While 19 states and the District of Columbia have laws barring discrimination based on sexual orientation, and many cities—including Asheville—offer similar protections for government employees, federal law offers no such shield, though it does bar discrimination based on race, religion, ethnicity, sex, age, disability and pregnancy.
“EEGL right now is laying low,” Scherer says. “It got to the point last year where I really couldn’t afford the time. I just really had to focus on how I was going to make some income. I pretty much put everything I was doing on the back burner to redo my Web site, and come up with a marketing strategy. And besides, I got a little bit disenchanted with EGGL, because it got be too much for me to handle to keep anything active going.”
However, the group still exists and maintains a Web presence, fielding the occasional call from an aggrieved employee—though there is very little EEGL can do to help under current laws other than suggest ways employees can work with bosses to find common ground and save their jobs.

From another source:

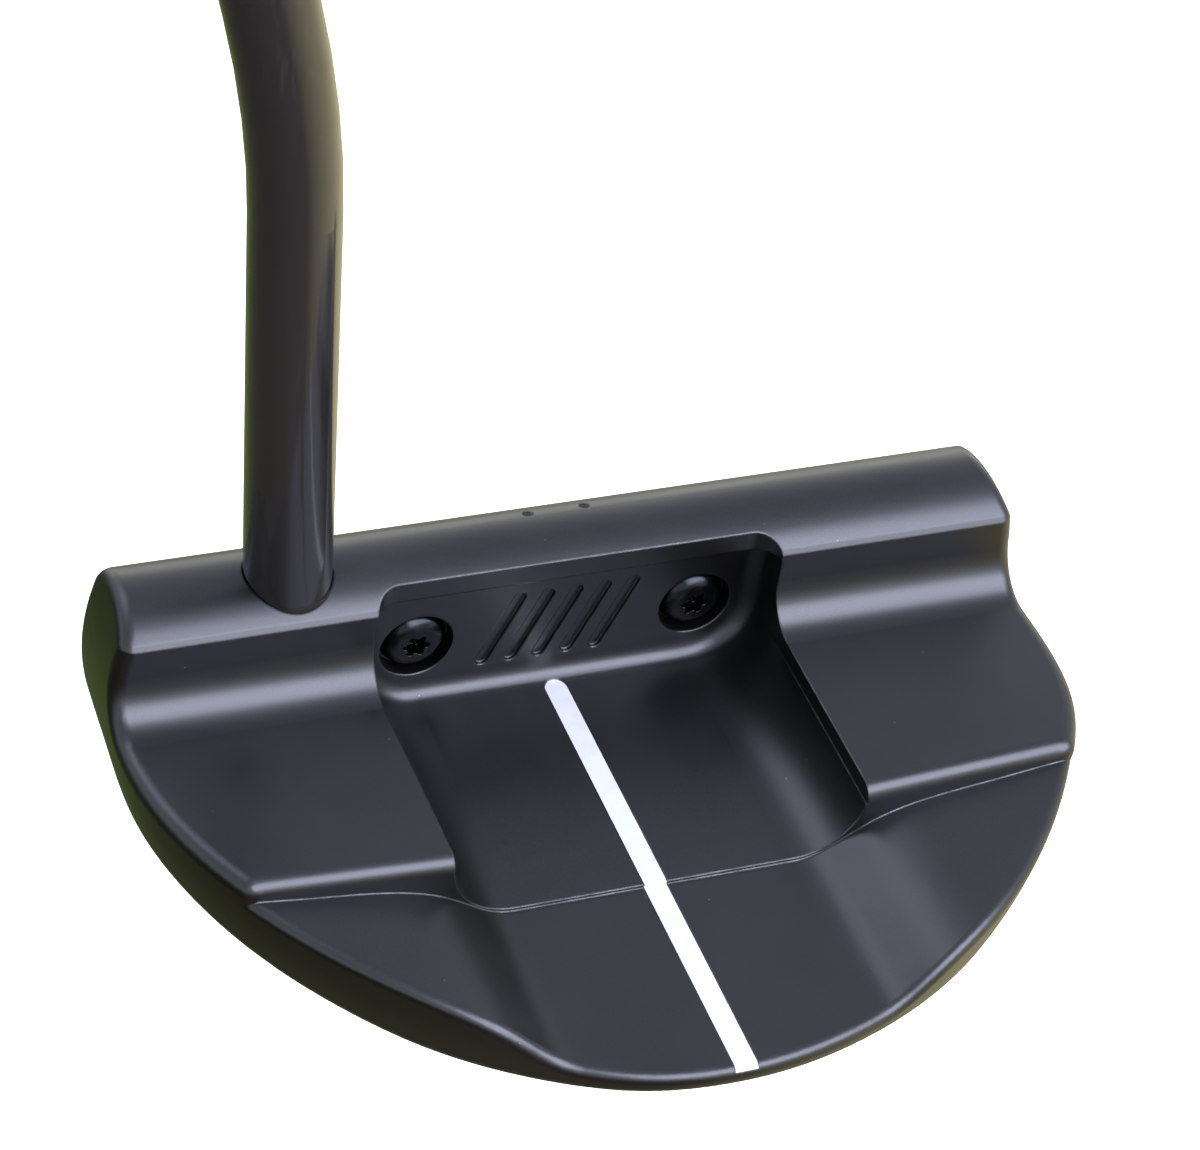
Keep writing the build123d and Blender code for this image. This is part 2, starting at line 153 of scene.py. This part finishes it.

“If there’s a situation that arises where we can be of some use, we will certainly mobilize and try to do whatever we can,” says Scherer.
Scherer and her fellow activists have also expressed dismay at the reaction to the group’s employer list. With a large local LGBT community, and with the success of Asheville’s “Purple Pages” directory of LGBT-friendly businesses, “We thought it would be a great idea; we’ll build this list, people will want to be on it. But we found the opposite,” she says. Again, part of the problem was finding enough time to devote to building the list. However, a large problem was antipathy and even fear in the local business community, Scherer says.
“It was really interesting to me, because as much support as I got personally, when it comes right down to it, when you’re asking somebody if they’re willing to put their business and their livelihood on the line to say you support equality, people waver about it. Nobody jumped up and said, ‘Yeah! I really want to do this.’ I expected more positive feedback … but it wasn’t really there, not even among many good friends of mine”—regardless of whether they were straight or gay, she notes.
Local businesses will bend over backwards to market to gays and lesbians, she says. But that doesn’t mean those businesses employ gays and lesbians or vow not to discriminate against those they do employ.
“When it comes down to, ‘Do you want to include LGBT people in a policy and say that you’re doing that?’—well, that’s a whole different story.”